Nevertheless, he is wrong.
What we face when we look into the eyes of Q-Anon and its millions of followers is what has been reaped from generations of fundamentalist homiletics, which is religion gone mad. As I've said elsewhere, the main difference between Christianity and a conspiracy is a matter of tone more than substance. Christianity has never depended on certainty, but has been forced to be content with the vagaries of faith and on creeds that, at their best, rely on trust, which is why all creeds begin with the words "We believe..." (which is translated credo in Latin). A conspiracy, on the other hand, depends entirely on certainty for its very existence, which is why all conspiracies begin with the words, "We know..."

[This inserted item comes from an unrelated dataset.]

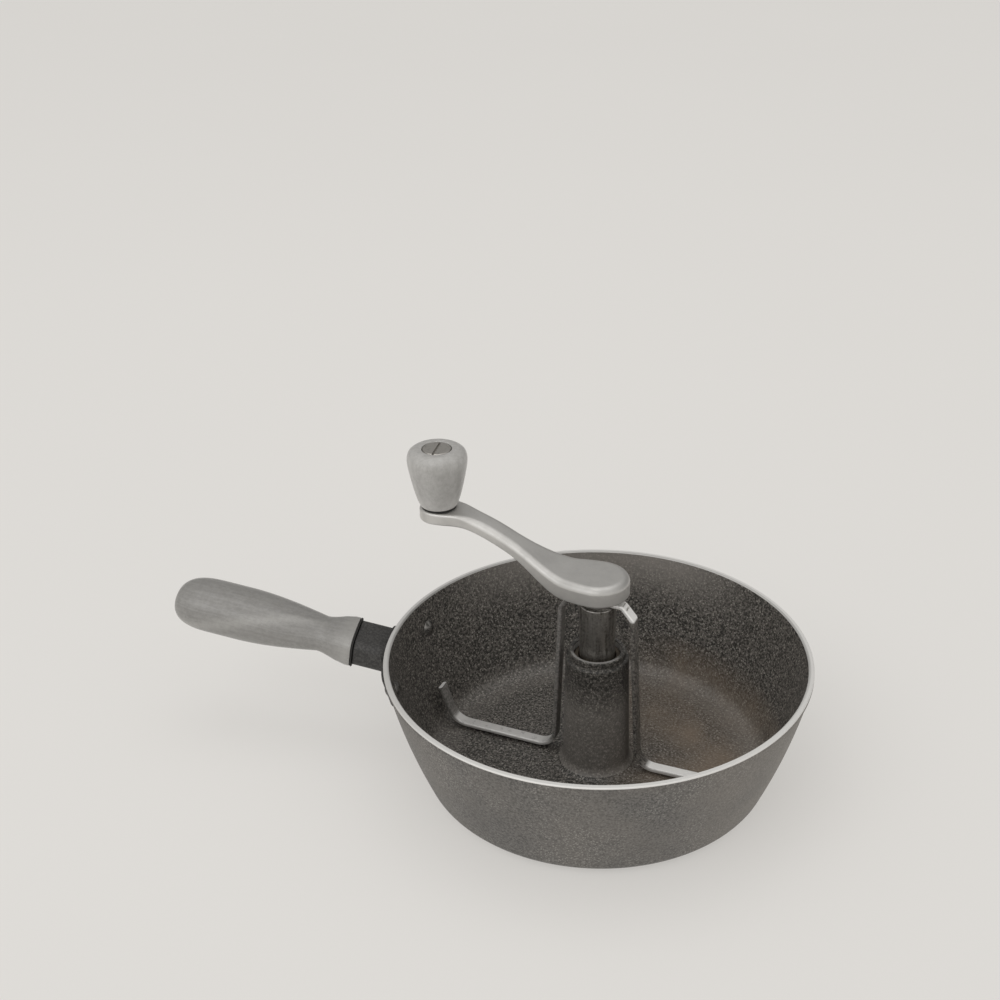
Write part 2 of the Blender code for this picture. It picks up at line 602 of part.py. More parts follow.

I would say that it is time for the reasonable people of this country, religious and non-religious alike, to stand up against the madness of Q-Anon and Evangelical Fundamentalism before they ruin the very foundations of our democracy. But I would be saying this all too late, and to a populace that, alas, feeds off of conspiracies of its own. What can we expect, after all, from a society that has imbibed the gospel of modernism in all its forms and facets, from the puerile fantasies of G.O.T to the political prevarications of the GOP? Not much, I'm afraid. And so we are forced to watch this whole ugly thing play out and simply hope and pray that cooler heads will somehow
prevail when all the dust has settled.
Or perhaps the dust settling will be the dust of a nuclear winter, or a 21st century dust bowl, or the dust that has gathered like a filament on the pages of our Constitution, so late a guide for civic life. I am reminded of Wordsworth's poem, "The World is Too Much With Us," an elegy of sorts that he penned during the First Industrial Revolution for the lost and lonely state of modern British life. The same, I think, could be said of American life today:
The world is too much with us; late and soon,
Getting and spending, we lay waste our powers;—
Little we see in Nature that is ours;
We have given our hearts away, a sordid boon!

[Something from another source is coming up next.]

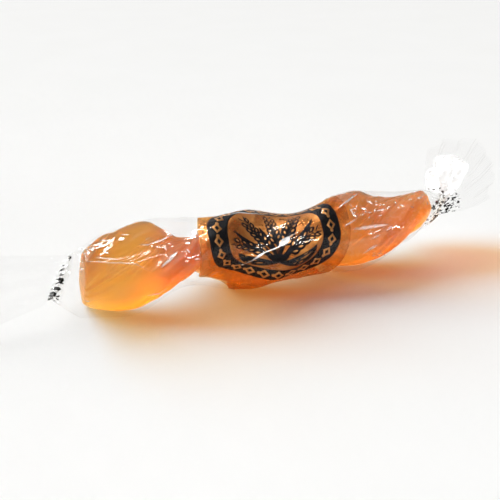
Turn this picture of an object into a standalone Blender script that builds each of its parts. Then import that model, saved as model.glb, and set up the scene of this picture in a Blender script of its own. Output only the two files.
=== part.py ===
"""A barley sugar stick in a clear twist wrapper, lying on its side.

The stick is a thick flat bar of boiled sugar, twisted left-handed over its whole length. It is
sealed in film: the film runs from crest to crest of the twist, is gathered in pleats just past
each end of the stick, and spreads into a tail. The sealed wrapper is one closed solid.
"""
import math

import bmesh
import bpy
import numpy as np

MM = 0.001

# Sugar stick
STICK_LENGTH = 80.0 * MM
STICK_WIDTH = 17.0 * MM
WAIST_WIDTH = 16.0 * MM            # under the printed band
WAIST_AT = 36.0 * MM
WAIST_REACH = 14.0 * MM
THICKNESS_LEFT = 7.4 * MM
THICKNESS_RIGHT = 9.5 * MM
THICKENS_FROM = 30.0 * MM
THICKENS_TO = 68.0 * MM
CORNER_POWER = 3.0                 # 2 is an ellipse, larger is squarer
FACE_CROWN = 0.24                  # share of the thickness lost from mid face to edge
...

This Sea that bares her bosom to the moon;
The winds that will be howling at all hours,
And are up-gathered now like sleeping flowers;
For this, for everything, we are out of tune;
It moves us not. Great God! I’d rather be
A Pagan suckled in a creed outworn;
So might I, standing on this pleasant lea,
Have glimpses that would make me less forlorn;
Have sight of Proteus rising from the sea;
Or hear old Triton blow his wreathèd horn.